Rn 42
Die Insolvenzordnung sah in ihrer ursprünglichen Fassung eine Dauer der Abtretung von sieben Jahren vor, die mit der Aufhebung des eröffneten Insolvenzverfahrens begann. Für Fälle, bei denen der Schuldner schon vor dem 1.1.1997 zahlungsunfähig war, wurde durch Art. 107 EGInsO der Zeitraum auf fünf Jahre verkürzt. Durch das Gesetz zur Änderung der Insolvenzordnung, das am 1.12.2001 in Kraft trat, wurde die Dauer für alle nach Inkrafttreten eröffneten Verfahren auf sechs Jahren ab der Eröffnung des Insolvenzverfahrens festgelegt, wodurch eine erhebliche Verkürzung eintrat. In Altfällen ist eine Verkürzung der Laufzeit selbst bei verzögerter Aufhebung des Insolvenzverfahrens nicht möglich.

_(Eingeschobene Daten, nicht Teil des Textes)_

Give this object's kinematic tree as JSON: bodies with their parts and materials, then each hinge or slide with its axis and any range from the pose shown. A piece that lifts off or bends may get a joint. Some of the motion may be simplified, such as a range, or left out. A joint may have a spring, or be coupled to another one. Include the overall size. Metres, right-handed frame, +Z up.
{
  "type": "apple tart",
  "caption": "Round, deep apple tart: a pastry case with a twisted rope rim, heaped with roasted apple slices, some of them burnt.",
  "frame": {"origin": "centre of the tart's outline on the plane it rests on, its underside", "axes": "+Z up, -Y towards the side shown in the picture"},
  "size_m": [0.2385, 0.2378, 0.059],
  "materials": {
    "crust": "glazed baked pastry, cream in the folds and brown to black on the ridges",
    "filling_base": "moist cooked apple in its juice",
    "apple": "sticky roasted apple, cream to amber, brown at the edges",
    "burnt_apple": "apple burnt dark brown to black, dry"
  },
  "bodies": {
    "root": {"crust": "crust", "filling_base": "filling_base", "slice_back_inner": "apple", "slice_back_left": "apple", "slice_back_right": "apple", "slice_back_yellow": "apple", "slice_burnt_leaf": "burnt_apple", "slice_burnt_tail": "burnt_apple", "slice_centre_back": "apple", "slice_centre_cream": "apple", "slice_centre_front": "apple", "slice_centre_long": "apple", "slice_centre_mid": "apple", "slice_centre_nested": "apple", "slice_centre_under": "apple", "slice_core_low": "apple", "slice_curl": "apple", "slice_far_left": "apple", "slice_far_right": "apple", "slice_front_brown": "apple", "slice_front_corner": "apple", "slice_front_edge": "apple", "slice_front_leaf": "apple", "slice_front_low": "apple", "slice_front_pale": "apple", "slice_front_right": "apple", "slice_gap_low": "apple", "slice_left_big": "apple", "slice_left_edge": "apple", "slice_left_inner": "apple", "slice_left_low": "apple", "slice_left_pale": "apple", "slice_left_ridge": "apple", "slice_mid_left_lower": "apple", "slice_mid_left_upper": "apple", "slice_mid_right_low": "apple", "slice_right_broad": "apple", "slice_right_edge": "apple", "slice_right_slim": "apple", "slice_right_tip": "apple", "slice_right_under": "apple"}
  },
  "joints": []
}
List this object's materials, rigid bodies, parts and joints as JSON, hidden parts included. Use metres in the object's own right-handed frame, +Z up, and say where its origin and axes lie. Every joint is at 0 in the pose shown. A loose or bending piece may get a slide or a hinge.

Die Verkürzung auf fünf Jahre ist für diese Neufälle nun nicht mehr möglich. Art. 107 EGInsO wurde aufgehoben. Die eigentliche Wohlverhaltensperiode ("Dauer der Abtretungserklärung gemäß § 295 Abs. 1"), in der der Schuldner die Obliegenheiten aus § 295 beachten muss, beginnt erst mit der Aufhebung des Insolvenzverfahrens und Ankündigung der Restschuldbefreiung, während die Frist von sechs Jahren ab Eröffnung des Verfahrens läuft.
Rn 43
Analog § 299 kann, ohne den Ablauf der Abtretungszeit von sechs Jahren abzuwarten, die Restschuldbefreiung bereits im Schlusstermin erteilt werden, wenn im eröffneten Insolvenzverfahren kein Insolvenzgläubiger eine Forderung zur Tabelle angemeldet hat und der Schuldner nachweisen kann, dass sämtliche Verfahrenskosten und Masseverbindlichkeiten bezahlt sind. Nach Auffassung des BGH liegt eine planwidrige Regelungslücke vor, der § 299 nicht entgegensteht, weil diesem nicht entnommen werden könne, dass eine Wohlverhaltensphase nicht auf andere Weise beendet werden könne. Diese Regelungslücke könne im Wege der Analogie geschlossen werden. Sofern ein Gläubigerschutz angeführt wird, sei zu berücksichtigen, dass es nicht am Verfahren teilnehmenden Gläubigern verwehrt ist, Verfahrensrechte in der Wohlverhaltensphase wahrzunehmen und eine Versagung zu betreiben. Diesen gegenüber hat der Schuldner auch keine Obliegenheiten.
Rn 44
Wenn vor Ablauf der Wohlverhaltensperiode alle Gläubigerforderungen, nebst Verfahrenskosten und Masseverbindlichkeiten vom Schuldner getilgt sind, ist aus den gleichen Gründen die Wohlverhaltensperiode vorzeitig zu beenden, denn auch in diesem Fall bestehen keine Obliegenheiten mehr. Durch § 300 n. F. kommt allerdings schon eine Erteilung der Restschuldbefreiung bei Tilgung von 35 % der Forderungen und der Verfahrenskosten in Betracht. Für nicht vorhandene Gläubiger müssen keine Abtretungsbeträge mehr gesammelt werden und weitere Vergütungen für den Treuhänder verursacht werden. Hat der Schuldner mit allen Insolvenzgläubigern, die Forderungen zur Tabelle angemeldet haben, in der Wohlverhaltensperiode einen Vergleich geschlossen und sind die Ansprüche dieser Gläubiger daraufhin durch Teilzahlung und Teilerlass erloschen (§§ 397 Abs. 1; 362 Abs. 1 BGB), ist auf Antrag des Schuldners die Wohlverhaltensphase vorzeitig zu beenden. Zusätzlich muss er nachweisen, dass die Verfahrenskosten und die sonstigen Masseverbindlichkeiten getilgt sind.
Rn 45
Nach Ablauf der "Wohlverhaltensphase" (Ablauf der Abtretungserklärung von sechs Jahren gem. § 287 Abs. 2 Satz 1) und Erfüllung der Obliegenheiten ist das Gericht durch den zuständigen Rechtspfleger gemäß § 300 zwingend verpflichtet über die Restschuldbefreiung nach Anhörung von Schuldner, Insolvenzgläubiger und Treuhänder mit den Wirkungen des § 301 bei der Erteilung der Restschuldbefreiung zu entscheiden. Dies gilt auch, wenn das eröffnete Verfahren noch nicht aufgehoben wurde.